Accuracy Performance:
  - Baseline Accuracy: 0.8272
  - Accuracy of Tuned Model: 0.8485


We were able to achieve a slightly higher mean accuracy compared to previously when we were focused on F1-Score.

The last step and final step is to train the model on the whole train dataset, before we make our final predictions for Kaggle.

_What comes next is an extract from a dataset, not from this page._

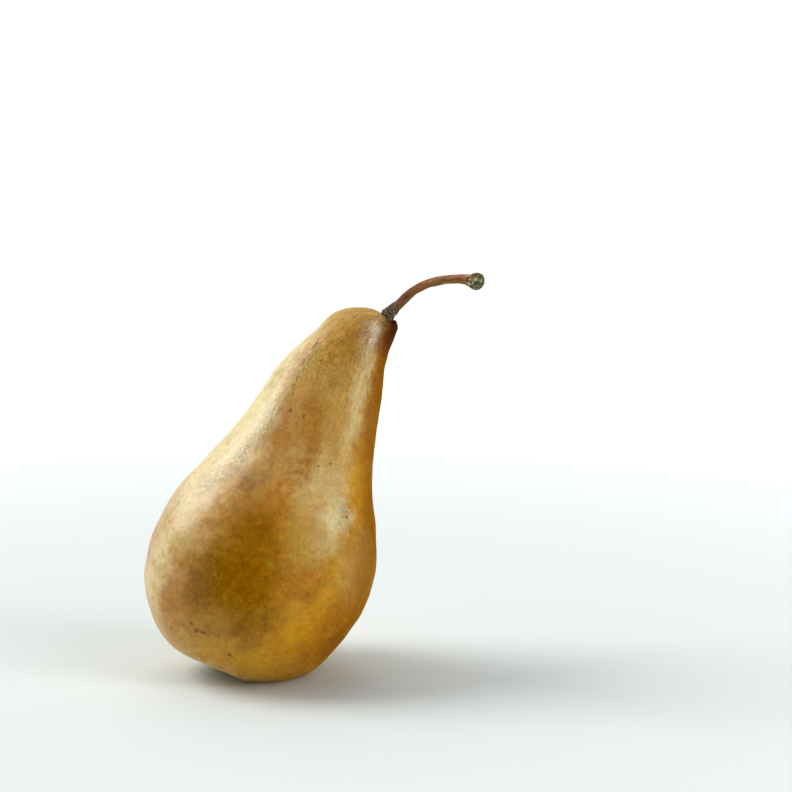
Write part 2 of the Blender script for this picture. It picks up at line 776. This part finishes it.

### 7.2. Training the Final Model and Generating Predictions

In [None]:
# Our best model
final_kaggle_model = best_acc_xgb

# Training model and the whole training dataset
final_kaggle_model.fit(X_train, y_train)

# Making final predictions
kaggle_predictions = final_kaggle_model.predict(X_test)

# Preparing Submission
submission = pd.DataFrame({
    'PassengerId': X_test.index,
    'Survived': kaggle_predictions
})

# Saving submission as csv
submission.to_csv('../titanic_submission.csv', index=False)

print(submission.shape)
print(submission.head())

(418, 2)
   PassengerId  Survived
0          892         0
1          893         1
2          894         0
3          895         0
4          896         1


### 7.3.

After submitting our final predictions, our model achieved a score of 0.80622, placing it at rank 263 on the leaderboard at the time of submission.

This score is approximately 4 percentage points lower than our final cross-validation accuracy (0.8417). This slight drop is expected and likely reflects a combination of minor overfitting and the natural statistical differences between the training and test sets, rather than a significant flaw in the model.

With further iterations on feature engineering and optimization, it is likely possible to push this score into the 0.82-0.84 range. Nevertheless, a score of 0.80622 is a good result, placing our model firmly within the top 5-10% of all legitimate submissions.